##### MATERIAL PROVIDED
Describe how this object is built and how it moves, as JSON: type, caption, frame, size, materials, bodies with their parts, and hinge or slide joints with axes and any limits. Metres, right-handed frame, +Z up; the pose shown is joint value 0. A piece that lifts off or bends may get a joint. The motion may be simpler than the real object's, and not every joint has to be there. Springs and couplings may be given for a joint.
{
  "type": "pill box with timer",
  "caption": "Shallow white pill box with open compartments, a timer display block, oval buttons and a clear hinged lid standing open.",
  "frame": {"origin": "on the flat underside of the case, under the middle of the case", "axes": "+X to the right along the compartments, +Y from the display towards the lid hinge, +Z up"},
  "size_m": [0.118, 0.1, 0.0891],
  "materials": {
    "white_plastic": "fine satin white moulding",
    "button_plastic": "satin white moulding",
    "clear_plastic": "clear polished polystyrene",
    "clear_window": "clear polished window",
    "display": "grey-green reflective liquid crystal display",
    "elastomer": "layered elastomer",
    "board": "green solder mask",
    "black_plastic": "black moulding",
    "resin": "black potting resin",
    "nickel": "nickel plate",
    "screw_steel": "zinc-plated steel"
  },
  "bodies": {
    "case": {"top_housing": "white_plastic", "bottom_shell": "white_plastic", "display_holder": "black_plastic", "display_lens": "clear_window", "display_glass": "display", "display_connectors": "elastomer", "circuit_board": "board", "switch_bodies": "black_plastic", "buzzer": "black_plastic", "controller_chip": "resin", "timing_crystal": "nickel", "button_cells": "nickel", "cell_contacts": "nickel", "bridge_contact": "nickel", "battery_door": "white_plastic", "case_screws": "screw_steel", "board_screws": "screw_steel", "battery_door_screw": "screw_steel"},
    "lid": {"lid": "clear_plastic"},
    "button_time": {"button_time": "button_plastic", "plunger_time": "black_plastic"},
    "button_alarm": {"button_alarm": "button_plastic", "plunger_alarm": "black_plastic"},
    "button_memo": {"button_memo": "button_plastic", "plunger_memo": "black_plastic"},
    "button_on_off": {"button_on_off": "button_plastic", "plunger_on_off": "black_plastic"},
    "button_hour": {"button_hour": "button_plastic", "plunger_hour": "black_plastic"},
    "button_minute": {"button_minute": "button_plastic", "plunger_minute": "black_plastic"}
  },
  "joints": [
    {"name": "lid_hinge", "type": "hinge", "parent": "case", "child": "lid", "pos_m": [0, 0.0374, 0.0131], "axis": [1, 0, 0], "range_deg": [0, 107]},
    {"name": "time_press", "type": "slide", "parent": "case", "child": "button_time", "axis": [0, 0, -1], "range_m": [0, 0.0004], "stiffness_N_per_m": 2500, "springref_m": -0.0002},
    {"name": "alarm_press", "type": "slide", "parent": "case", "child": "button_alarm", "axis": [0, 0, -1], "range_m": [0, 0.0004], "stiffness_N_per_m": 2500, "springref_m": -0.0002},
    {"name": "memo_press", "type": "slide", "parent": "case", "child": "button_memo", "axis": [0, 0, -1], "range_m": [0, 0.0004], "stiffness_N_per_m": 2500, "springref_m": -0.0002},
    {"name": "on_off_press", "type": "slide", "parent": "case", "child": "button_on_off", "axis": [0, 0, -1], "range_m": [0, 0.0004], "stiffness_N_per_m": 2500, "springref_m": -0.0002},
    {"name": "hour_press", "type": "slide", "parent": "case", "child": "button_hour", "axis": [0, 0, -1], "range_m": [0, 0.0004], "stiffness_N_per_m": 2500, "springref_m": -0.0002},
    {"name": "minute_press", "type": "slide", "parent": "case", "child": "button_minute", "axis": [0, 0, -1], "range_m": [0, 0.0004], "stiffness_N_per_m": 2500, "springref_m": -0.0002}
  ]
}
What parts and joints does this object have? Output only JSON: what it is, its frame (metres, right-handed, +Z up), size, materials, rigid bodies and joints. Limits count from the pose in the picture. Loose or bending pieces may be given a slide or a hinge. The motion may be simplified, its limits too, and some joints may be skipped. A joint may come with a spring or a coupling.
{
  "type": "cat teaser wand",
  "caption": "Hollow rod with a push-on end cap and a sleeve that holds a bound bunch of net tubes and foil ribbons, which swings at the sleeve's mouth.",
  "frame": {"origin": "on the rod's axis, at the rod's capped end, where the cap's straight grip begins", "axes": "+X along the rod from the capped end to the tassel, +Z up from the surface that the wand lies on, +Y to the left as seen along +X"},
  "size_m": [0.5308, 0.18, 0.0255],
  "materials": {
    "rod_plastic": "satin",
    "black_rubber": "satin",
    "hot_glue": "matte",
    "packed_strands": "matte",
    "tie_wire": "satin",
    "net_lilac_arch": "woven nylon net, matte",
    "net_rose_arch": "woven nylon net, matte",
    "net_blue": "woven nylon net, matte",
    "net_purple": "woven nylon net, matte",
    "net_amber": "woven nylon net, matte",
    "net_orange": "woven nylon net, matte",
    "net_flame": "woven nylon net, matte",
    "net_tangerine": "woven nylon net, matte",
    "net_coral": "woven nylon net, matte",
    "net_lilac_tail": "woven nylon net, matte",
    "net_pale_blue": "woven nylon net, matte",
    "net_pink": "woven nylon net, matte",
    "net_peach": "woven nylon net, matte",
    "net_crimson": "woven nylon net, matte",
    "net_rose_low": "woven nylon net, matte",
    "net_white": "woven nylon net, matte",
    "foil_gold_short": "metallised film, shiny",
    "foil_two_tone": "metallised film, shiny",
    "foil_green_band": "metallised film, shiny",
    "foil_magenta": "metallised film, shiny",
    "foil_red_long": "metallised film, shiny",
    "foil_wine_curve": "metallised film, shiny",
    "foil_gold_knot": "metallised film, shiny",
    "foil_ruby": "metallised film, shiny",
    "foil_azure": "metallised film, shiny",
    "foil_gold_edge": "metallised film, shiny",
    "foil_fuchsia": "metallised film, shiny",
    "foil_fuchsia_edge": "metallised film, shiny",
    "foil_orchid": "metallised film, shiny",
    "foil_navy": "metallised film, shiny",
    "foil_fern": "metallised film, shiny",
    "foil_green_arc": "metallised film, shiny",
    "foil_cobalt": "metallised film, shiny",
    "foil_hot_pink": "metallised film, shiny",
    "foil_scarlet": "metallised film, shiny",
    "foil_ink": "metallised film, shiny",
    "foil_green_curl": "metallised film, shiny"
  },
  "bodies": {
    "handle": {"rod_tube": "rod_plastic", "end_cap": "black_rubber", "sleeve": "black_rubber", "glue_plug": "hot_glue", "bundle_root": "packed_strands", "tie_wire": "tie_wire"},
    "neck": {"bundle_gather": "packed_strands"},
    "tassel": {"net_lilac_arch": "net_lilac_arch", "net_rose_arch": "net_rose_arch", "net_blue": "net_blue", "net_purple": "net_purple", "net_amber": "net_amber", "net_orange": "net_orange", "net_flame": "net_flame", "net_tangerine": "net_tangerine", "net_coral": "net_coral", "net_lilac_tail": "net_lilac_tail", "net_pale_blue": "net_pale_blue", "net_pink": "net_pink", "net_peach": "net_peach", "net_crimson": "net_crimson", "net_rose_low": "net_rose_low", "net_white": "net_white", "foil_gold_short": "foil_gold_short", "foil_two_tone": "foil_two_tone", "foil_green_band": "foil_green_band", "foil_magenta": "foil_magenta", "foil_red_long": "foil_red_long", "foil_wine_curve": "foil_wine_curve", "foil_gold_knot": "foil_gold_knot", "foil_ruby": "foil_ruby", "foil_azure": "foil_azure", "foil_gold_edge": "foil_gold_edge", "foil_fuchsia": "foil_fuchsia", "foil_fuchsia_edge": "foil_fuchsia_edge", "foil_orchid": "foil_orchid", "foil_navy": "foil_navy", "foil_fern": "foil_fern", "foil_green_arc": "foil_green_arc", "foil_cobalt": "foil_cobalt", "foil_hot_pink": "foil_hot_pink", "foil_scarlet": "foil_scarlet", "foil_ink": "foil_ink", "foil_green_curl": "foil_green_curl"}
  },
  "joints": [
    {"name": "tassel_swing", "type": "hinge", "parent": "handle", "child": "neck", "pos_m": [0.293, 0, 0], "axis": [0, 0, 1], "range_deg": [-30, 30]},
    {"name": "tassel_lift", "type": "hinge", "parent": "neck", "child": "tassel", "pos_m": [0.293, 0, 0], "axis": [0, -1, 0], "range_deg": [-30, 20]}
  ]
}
##########
→ **WHAT YOU WILL DO**:
Report how many lines of the data hold the string "handed"; give only the number.

→ **RESULT OF THIS TASK**:
2